The Sixteenth of March

I fell, yesterday. Well. More like last night. Early this morning? Sometime after midnight.

See, this is what happened.

Me and Anatole and Mitchell do a lot of walking around with really big sticks and one gun and hope that we don't run into a mob of undead fuckers in the middle of the night. See, the night watch, that's a volunteer job. No one actually wants to do it, but if it's up for grabs the same people keep volunteering.

I try not to look too closely at why I keep asking to go.

Anyway.

I don't really... Memory's a little fuzzy. They gave me some white pills and put me on the top floor by a window. I don't like this room, but my knee's all sprained and shit. I got pissed off at the pictures on the walls, and it took me a fucking hour to pull down all five of them and then hobble back to the god damn windows to hurl them as far as I could.

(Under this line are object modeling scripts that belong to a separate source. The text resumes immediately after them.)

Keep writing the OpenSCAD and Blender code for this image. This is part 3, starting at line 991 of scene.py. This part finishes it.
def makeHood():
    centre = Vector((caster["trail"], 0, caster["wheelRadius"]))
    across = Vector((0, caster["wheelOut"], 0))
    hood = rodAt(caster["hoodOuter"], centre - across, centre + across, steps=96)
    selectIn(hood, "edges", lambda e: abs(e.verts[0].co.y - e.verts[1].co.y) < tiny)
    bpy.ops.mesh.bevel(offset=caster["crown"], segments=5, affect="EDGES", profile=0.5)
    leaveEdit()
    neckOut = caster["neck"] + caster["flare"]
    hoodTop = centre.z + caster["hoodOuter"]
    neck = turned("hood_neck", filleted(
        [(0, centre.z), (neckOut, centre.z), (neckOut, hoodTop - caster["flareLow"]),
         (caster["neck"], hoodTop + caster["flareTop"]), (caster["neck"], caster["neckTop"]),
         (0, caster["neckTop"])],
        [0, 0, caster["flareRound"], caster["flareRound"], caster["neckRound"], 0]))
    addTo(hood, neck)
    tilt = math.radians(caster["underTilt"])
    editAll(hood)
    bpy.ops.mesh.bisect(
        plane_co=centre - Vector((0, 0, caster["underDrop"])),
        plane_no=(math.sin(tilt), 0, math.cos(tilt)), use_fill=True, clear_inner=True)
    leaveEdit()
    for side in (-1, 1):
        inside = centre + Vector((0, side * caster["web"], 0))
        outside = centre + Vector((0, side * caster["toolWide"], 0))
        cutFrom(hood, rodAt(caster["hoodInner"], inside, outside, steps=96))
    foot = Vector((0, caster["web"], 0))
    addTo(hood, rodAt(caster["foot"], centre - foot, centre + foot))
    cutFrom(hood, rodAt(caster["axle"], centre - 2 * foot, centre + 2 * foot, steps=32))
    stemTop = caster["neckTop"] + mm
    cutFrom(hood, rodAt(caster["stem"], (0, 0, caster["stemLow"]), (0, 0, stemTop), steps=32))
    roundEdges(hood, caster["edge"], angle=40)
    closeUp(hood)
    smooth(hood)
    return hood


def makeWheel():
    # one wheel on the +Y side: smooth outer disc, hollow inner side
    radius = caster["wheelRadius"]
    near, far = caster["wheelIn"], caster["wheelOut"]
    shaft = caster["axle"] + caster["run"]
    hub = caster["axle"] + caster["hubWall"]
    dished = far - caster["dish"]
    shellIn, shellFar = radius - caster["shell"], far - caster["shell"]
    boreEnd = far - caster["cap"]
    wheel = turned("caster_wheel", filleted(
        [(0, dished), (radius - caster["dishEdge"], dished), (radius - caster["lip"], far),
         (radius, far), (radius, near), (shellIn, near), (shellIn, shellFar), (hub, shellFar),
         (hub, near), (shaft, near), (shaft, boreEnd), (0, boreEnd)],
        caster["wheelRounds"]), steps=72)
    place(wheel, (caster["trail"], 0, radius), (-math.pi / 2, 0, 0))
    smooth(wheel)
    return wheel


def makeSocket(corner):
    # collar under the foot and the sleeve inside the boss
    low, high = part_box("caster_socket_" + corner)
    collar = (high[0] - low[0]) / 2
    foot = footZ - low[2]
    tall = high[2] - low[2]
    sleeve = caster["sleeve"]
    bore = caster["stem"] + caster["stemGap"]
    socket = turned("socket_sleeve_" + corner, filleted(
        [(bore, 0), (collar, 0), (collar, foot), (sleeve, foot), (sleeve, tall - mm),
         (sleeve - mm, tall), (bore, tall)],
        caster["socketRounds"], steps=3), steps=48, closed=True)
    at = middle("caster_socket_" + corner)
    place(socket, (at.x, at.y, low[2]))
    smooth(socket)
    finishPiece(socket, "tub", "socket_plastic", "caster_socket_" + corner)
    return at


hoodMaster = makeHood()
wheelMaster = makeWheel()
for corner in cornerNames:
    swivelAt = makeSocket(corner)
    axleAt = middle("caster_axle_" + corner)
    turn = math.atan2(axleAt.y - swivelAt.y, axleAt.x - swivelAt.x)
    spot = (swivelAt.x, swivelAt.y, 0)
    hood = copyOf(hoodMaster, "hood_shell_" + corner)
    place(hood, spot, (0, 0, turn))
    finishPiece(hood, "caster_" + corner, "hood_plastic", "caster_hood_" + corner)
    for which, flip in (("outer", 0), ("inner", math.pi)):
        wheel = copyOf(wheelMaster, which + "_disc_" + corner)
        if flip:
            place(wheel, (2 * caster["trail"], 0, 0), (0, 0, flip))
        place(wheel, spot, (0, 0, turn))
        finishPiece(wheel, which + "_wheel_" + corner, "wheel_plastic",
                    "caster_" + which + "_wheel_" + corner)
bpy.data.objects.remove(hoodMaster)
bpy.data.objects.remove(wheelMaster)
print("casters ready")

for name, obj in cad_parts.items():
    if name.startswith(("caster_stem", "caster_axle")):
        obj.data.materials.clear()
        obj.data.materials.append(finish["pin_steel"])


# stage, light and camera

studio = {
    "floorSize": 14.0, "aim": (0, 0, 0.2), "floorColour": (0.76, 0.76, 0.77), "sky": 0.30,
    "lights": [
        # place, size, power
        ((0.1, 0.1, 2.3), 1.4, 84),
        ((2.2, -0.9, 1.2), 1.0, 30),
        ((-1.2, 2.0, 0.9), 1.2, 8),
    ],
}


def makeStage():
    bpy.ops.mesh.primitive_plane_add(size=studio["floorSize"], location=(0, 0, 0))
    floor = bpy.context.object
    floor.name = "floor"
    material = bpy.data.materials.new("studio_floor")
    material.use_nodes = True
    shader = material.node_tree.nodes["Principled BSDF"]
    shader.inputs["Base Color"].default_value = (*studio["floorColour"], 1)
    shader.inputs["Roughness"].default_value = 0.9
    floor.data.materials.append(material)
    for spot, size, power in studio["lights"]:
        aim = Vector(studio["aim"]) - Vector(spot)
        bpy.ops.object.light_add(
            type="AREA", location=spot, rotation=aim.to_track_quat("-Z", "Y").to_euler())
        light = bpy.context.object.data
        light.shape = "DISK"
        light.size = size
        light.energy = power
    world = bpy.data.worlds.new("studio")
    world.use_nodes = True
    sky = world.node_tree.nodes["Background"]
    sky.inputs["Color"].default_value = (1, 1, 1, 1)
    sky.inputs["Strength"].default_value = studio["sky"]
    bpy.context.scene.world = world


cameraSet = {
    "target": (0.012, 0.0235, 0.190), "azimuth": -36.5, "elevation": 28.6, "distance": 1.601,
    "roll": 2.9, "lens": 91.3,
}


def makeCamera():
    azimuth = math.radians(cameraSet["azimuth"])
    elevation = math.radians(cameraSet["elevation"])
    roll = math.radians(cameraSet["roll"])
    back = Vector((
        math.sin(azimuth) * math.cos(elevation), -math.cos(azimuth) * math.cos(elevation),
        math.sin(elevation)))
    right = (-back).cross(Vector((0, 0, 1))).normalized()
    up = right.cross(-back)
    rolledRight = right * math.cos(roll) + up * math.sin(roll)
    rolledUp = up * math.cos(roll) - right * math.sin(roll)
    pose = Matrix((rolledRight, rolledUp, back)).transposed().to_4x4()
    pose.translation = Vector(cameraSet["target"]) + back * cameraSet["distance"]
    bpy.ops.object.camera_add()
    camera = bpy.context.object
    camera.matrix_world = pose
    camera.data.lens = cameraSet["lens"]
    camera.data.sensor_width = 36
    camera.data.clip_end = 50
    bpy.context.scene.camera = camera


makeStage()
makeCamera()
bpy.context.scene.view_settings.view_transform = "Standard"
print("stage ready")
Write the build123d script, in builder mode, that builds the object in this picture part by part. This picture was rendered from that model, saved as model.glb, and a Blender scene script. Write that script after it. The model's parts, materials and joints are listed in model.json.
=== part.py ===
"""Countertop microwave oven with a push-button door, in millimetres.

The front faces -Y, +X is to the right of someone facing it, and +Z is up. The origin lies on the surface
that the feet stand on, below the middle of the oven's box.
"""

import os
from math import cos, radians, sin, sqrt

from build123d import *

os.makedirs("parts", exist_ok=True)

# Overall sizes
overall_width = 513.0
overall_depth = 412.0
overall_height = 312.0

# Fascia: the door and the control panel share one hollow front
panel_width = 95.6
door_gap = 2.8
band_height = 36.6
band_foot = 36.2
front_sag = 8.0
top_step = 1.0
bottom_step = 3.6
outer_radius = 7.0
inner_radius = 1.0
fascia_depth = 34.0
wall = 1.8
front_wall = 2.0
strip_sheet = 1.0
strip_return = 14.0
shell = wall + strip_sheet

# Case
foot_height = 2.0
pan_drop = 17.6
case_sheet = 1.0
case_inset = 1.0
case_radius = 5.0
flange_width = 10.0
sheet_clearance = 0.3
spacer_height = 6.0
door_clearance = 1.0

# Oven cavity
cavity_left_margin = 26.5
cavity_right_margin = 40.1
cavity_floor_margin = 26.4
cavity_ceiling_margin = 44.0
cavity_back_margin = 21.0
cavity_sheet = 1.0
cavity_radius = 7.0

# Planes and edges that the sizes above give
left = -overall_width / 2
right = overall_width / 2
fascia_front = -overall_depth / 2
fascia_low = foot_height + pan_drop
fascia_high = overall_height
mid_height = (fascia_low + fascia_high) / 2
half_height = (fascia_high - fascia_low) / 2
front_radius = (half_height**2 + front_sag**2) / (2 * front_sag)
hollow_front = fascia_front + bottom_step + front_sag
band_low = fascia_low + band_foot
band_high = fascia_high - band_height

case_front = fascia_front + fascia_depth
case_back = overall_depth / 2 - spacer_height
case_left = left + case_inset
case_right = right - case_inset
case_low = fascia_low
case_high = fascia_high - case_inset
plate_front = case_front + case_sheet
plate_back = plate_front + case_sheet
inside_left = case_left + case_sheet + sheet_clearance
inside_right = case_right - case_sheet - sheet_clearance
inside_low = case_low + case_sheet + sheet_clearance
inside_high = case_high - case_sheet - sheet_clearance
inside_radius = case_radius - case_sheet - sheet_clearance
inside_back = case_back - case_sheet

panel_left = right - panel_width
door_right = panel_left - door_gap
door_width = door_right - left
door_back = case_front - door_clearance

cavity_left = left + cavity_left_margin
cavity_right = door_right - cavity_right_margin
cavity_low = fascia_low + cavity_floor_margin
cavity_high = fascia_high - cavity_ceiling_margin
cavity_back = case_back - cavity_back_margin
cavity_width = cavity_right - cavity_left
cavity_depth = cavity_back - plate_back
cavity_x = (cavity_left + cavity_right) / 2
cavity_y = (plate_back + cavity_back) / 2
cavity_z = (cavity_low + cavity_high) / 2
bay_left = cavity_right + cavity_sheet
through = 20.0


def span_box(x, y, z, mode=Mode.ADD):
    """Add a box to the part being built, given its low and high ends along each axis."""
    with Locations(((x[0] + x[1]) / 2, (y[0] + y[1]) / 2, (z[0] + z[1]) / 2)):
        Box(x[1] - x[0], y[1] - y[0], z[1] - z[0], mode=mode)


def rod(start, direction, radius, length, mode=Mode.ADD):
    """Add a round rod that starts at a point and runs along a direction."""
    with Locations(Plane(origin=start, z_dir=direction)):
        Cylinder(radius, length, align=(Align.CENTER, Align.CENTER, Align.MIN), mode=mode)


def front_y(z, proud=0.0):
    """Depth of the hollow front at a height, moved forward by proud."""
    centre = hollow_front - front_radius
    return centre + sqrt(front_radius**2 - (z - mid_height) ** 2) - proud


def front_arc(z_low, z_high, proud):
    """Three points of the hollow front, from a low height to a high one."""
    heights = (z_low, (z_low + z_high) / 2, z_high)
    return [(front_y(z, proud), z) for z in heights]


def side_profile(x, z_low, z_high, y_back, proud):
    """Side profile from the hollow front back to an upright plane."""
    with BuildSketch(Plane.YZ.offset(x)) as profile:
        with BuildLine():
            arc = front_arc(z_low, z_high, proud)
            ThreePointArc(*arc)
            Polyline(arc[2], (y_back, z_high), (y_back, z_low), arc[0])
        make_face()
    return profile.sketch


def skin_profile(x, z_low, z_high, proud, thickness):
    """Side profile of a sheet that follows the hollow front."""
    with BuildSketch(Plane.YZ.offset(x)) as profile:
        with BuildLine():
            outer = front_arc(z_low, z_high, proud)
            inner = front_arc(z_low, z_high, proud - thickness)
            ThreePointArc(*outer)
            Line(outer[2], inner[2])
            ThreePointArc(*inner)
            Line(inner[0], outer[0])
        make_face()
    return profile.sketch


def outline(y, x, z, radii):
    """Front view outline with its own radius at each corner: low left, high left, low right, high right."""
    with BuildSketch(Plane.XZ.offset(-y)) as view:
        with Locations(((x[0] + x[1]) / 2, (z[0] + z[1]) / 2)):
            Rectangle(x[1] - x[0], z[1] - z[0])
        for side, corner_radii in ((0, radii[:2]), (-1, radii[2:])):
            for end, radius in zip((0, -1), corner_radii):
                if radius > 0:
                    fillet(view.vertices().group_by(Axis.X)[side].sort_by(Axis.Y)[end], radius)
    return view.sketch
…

Fuck. I need new sneakers.

What was I? Oh, right. So. I fell.

We was walkin' around. Outside. Mitchell wanted to see if we could land some generators for space-heaters and stuff. I mean. Obviously the Jimmies aren't going to need them, and the kid, Cory, is gettin' worse so he needs his own room. There's a couple apartment buildings on this block, and there's a fuckin' hotel or motel thing a couple blocks down, and I don't know whose bright idea it was to go at night, but that's what we did. Well. They did. I just followed.

It's something. I can see a nice chunk of Queens from this window. I hate it. There's fire burning somewhere, and it's been getting bigger, but not really spreading out. Just thick black smoke from one place pretty far off. Makes me uncomfortable to watch. Fuckin' knee needs to get better soon.

So we went two buildings down. The one next door was for the people in the morning. So. Two blocks down is a wreck. The lobby wall closest to the boulevard is gone. There's just cars and shit all through the goddamn first floor. I don't know why the fuck that didn't happen to our building.

Am I cursing a lot? I guess I am. Knee hurts. Gonna take another pill.

Oh. Oh man. I think I'm just gonna. What the hell is this? Vicodin?

Fuck it. I'm gonna finish this later.